Local Lab Rescue Hits Milestone as Need for Volunteers Grows
As the number of abandoned labs in the Washington, DC area rise, the Labrador Retriever Club of the Potomac is more in need of donations and manpower than ever.
A local dog rescue group celebrated its 1,000th rescue in a year Dec. 29 when volunteers took in a black Labrador and her 11 puppies — the highest number of dogs the Labrador Retriever Club of the Potomac has ever rescued in a single year.
Bailey, the 3-year-old lab, and her puppies were abandoned in Hughesville, Md. by their owner. Fairfax resident Yvonne Young, one of the LRCP's 200 foster parents, took them in.
While the rescue was a milestone for the group, founded in 1991, it's also a reflection of the growing number of labs that are abandoned each year — a problem that requires more donations and volunteers with each passing day.
Locally, LRCP is most recognized for the two adoption events they host each year at Weber's Pet Supermarket on Lee Highway in Fairfax City.
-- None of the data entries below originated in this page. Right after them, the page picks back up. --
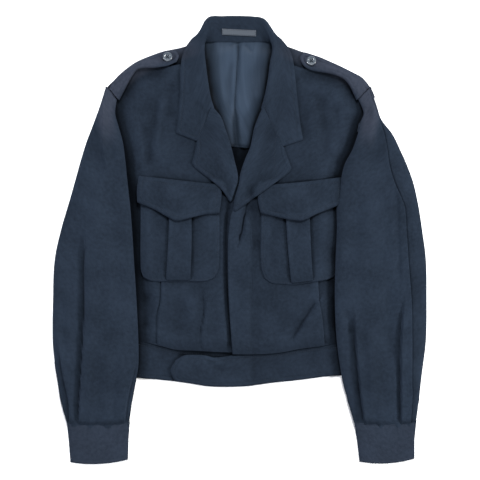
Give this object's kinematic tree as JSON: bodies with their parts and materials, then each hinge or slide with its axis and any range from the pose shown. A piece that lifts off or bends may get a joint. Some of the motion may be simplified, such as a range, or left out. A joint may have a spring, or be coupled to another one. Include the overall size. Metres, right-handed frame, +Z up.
{
  "type": "battledress jacket",
  "caption": "Waist-length wool serge jacket laid flat, front up, with notched collar, pleated patch pockets, shoulder straps, a fly front and a tabbed waistband.",
  "frame": {"origin": "middle of the jacket's outline, on the surface it lies on", "axes": "+Z up from the surface to the jacket's front, +Y towards the collar, +X towards the wearer's left sleeve"},
  "size_m": [0.597, 0.7156, 0.0181],
  "materials": {
    "serge": "matt napped wool serge, dark navy",
    "lining": "smooth satin lining, slate blue",
    "label": "woven ribbon label, grey, plain",
    "button": "satin moulded plastic, dark grey"
  },
  "bodies": {
    "root": {"back": "serge", "back_lining": "lining", "collar_fall": "serge", "collar_stand": "serge", "cuff_left": "serge", "cuff_right": "serge", "front_left": "serge", "front_right": "serge", "lapel_left": "serge", "lapel_right": "serge", "neck_label": "label", "pocket_bag_left": "serge", "pocket_bag_right": "serge", "pocket_flap_left": "serge", "pocket_flap_right": "serge", "pocket_pleat_left": "serge", "pocket_pleat_right": "serge", "shoulder_strap_left": "serge", "shoulder_strap_right": "serge", "strap_button_left": "button", "strap_button_right": "button", "top_sleeve_left": "serge", "top_sleeve_right": "serge", "under_sleeve_left": "serge", "under_sleeve_right": "serge", "waistband_back": "serge", "waistband_left": "serge", "waistband_right": "serge"}
  },
  "joints": []
}
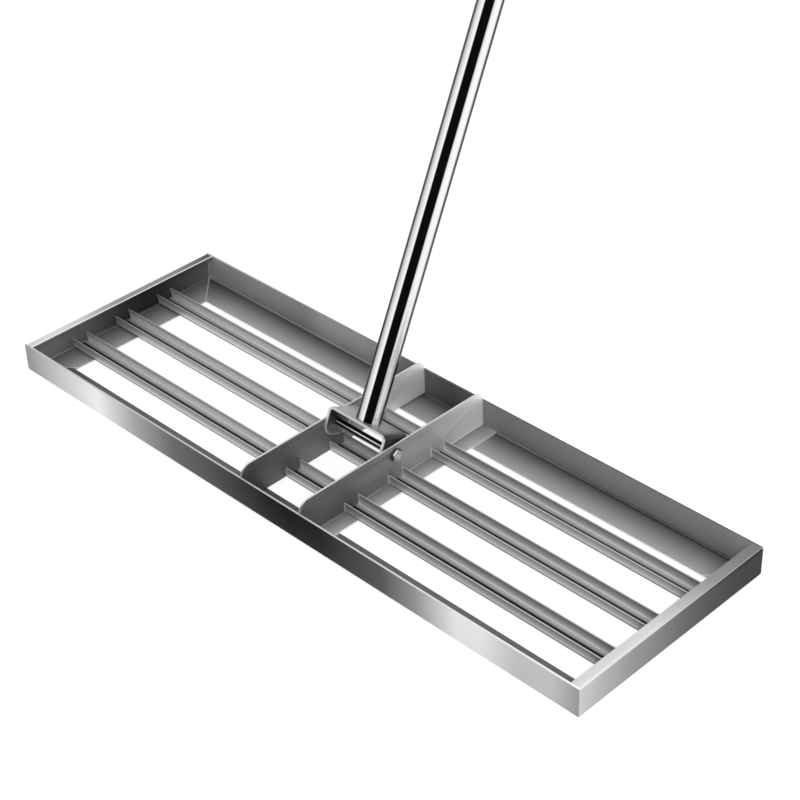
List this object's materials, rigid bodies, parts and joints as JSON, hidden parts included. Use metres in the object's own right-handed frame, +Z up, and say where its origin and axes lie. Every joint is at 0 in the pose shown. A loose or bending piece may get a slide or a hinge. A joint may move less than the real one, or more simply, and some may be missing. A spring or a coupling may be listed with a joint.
{
  "type": "lawn leveling rake",
  "caption": "Lawn leveling rake: a welded sheet steel drag frame with channel slats, worked to and fro by a long sectional pole on a tilting yoke.",
  "frame": {"origin": "on the ground under the middle of the frame, below the pivot bolt", "axes": "+X along the frame's length, +Y from the near rail to the far rail that the pole leans over, +Z up from the ground"},
  "size_m": [0.76, 0.918, 1.7112],
  "materials": {
    "frame_steel": "satin stainless sheet",
    "slat_steel": "satin stainless sheet",
    "plate_steel": "satin stainless sheet",
    "yoke_steel": "polished stainless strip",
    "bolt_steel": "plain machined steel",
    "pole_steel": "mirror polished stainless tube",
    "joint_metal": "turned",
    "grip_rubber": "matt, ringed",
    "cap_plastic": "fine grained"
  },
  "bodies": {
    "frame": {"near_rail": "frame_steel", "far_rail": "frame_steel", "left_end_rail": "frame_steel", "right_end_rail": "frame_steel", "near_slat": "slat_steel", "middle_slat": "slat_steel", "far_slat": "slat_steel", "left_cross_plate": "plate_steel", "right_cross_plate": "plate_steel", "pivot_bolt": "bolt_steel", "pivot_nut": "bolt_steel"},
    "handle": {"handle_yoke": "yoke_steel", "lower_tube": "pole_steel", "second_tube": "pole_steel", "third_tube": "pole_steel", "top_tube": "pole_steel", "first_joint_screw": "joint_metal", "second_joint_screw": "joint_metal", "third_joint_screw": "joint_metal", "first_joint_socket": "joint_metal", "second_joint_socket": "joint_metal", "third_joint_socket": "joint_metal", "hand_grip": "grip_rubber", "end_cap": "cap_plastic"}
  },
  "joints": [
    {"name": "handle_tilt", "type": "hinge", "parent": "frame", "child": "handle", "pos_m": [-0.0007, 0, 0.034], "axis": [-1, 0, 0], "range_deg": [-109, 59]}
  ]
}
But since the group started more than 20 years ago, it has grown to include more than 1,000 volunteers who rescue Labrador retrievers across Virginia, Maryland, Delaware, Washington D.C., Pennsylvania, West Virginia and North Carolina.
Volunteers foster the homeless dogs until they find a permanent home.
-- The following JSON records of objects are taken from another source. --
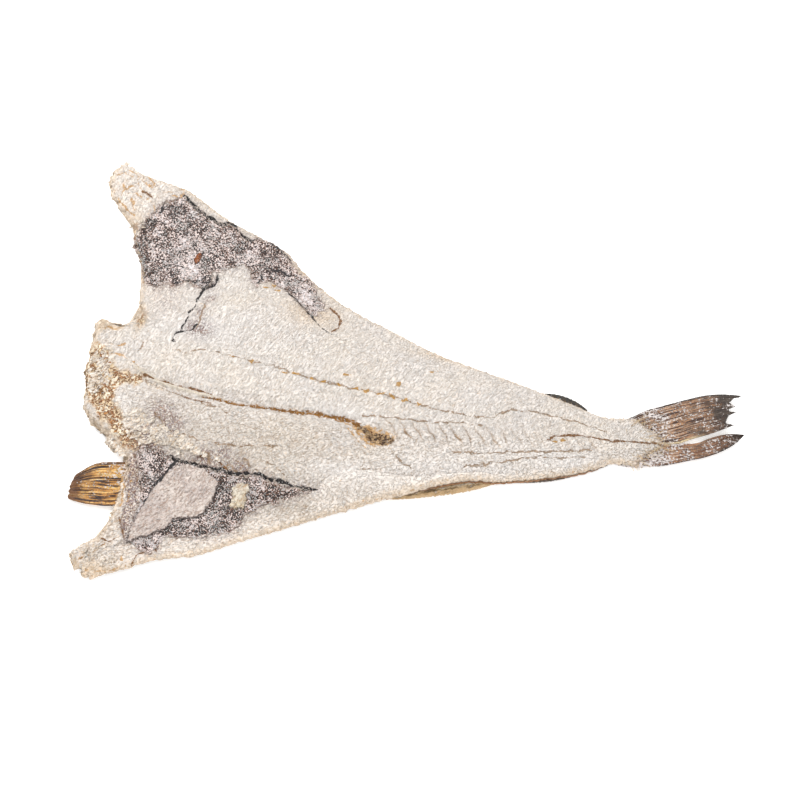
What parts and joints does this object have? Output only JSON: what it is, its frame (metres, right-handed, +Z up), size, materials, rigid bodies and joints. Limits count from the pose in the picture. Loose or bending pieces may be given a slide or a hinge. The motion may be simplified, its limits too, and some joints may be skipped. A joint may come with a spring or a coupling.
{
  "type": "salted dried cod",
  "caption": "Whole salted dried cod without its head, split open and laid flesh side up, with curled belly flaps, dark belly membranes and its fins.",
  "frame": {"origin": "middle of the fish's box at the height of the surface that it lies on", "axes": "+X along the backbone to the tail, +Y across the fish to the curled flap, +Z up from the skin side to the flesh side"},
  "size_m": [0.7071, 0.4889, 0.0513],
  "materials": {
    "flesh": "matte",
    "skin": "matte",
    "fin": "matte",
    "membrane": "matte",
    "salt": "satin"
  },
  "bodies": {
    "root": {"split_cod": "flesh"}
  },
  "joints": []
}
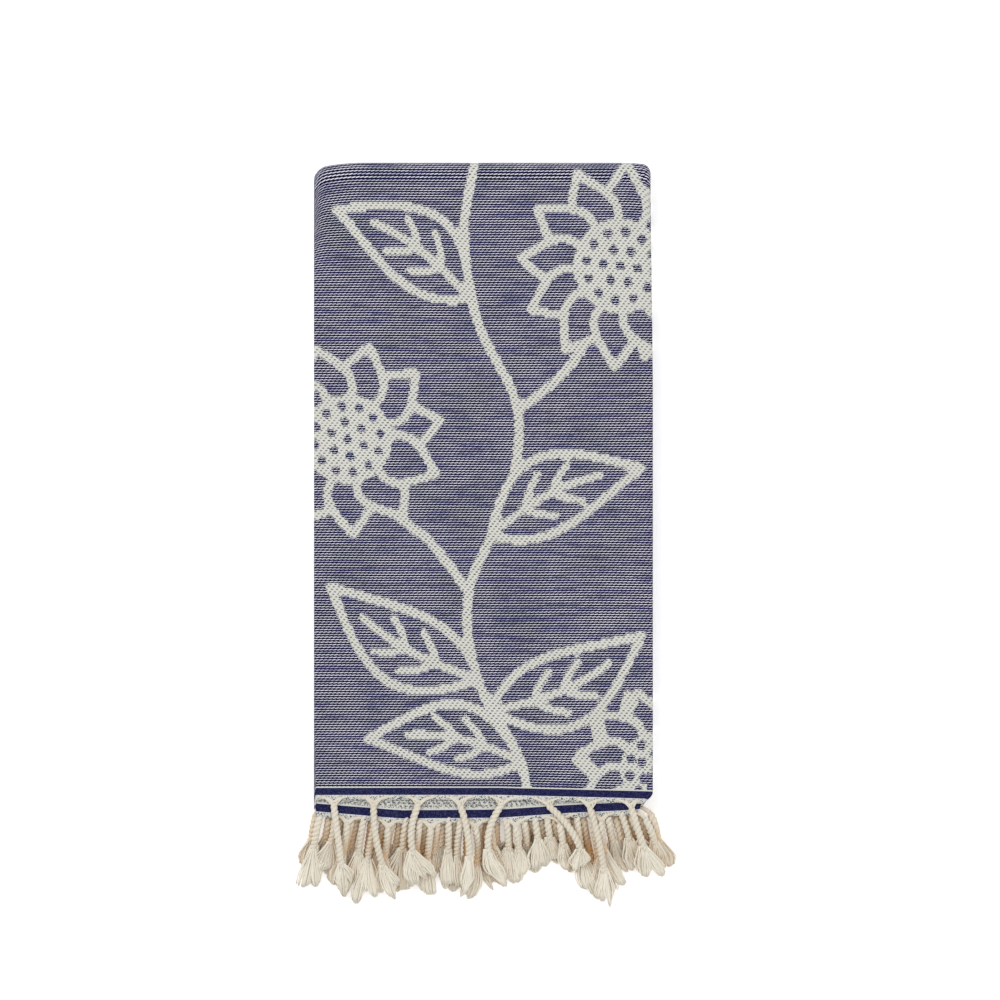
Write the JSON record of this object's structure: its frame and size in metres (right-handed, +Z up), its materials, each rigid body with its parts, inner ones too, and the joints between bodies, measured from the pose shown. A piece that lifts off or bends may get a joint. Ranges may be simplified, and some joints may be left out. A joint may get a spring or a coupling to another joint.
{
  "type": "turkish towel, folded",
  "caption": "Flat-woven cotton bath towel with dark end bands and a knotted, twisted fringe at both ends, folded to a narrow flat rectangle.",
  "frame": {"origin": "on the surface that the towel lies on, under the middle of its whole outline", "axes": "+Z up, +Y towards the top fold and away from the fringe, +X to the right seen from above"},
  "size_m": [0.2564, 0.5166, 0.0259],
  "materials": {
    "weave": "flat two-colour cotton weave of navy and off-white, matte",
    "cotton_yarn": "undyed cream cotton yarn, twisted, with brushed ends, matte"
  },
  "bodies": {
    "root": {"towel_cloth": "weave", "fringe_upper": "cotton_yarn", "fringe_lower": "cotton_yarn"}
  },
  "joints": []
}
In the last six years, however, they've had to step up their volunteer duties and outreach because of the increase in homeless labs.
Lab Rescue has seen an increase of more than 50 percent in rescues since 2008, in part due to the recession. In 2011, the rescue took in 902 labradors.
"In some cases this is caused by people losing their homes and not being able to take their dogs with them," said Stephen Push, public relations director for the rescue group. "[Some have to move into] rental apartments that don’t allow dogs or have a weight limit that effectively excludes labs."
The group answered that sudden need by reaching out for more volunteers, foster homes and donations. But sometimes, like now, Lab Rescue takes in a full load of labs and can't help any others until some are adopted out. When that happens they redouble their efforts, Push said, and hope spaces empty out in time to save the dogs before they're put to sleep in shelters.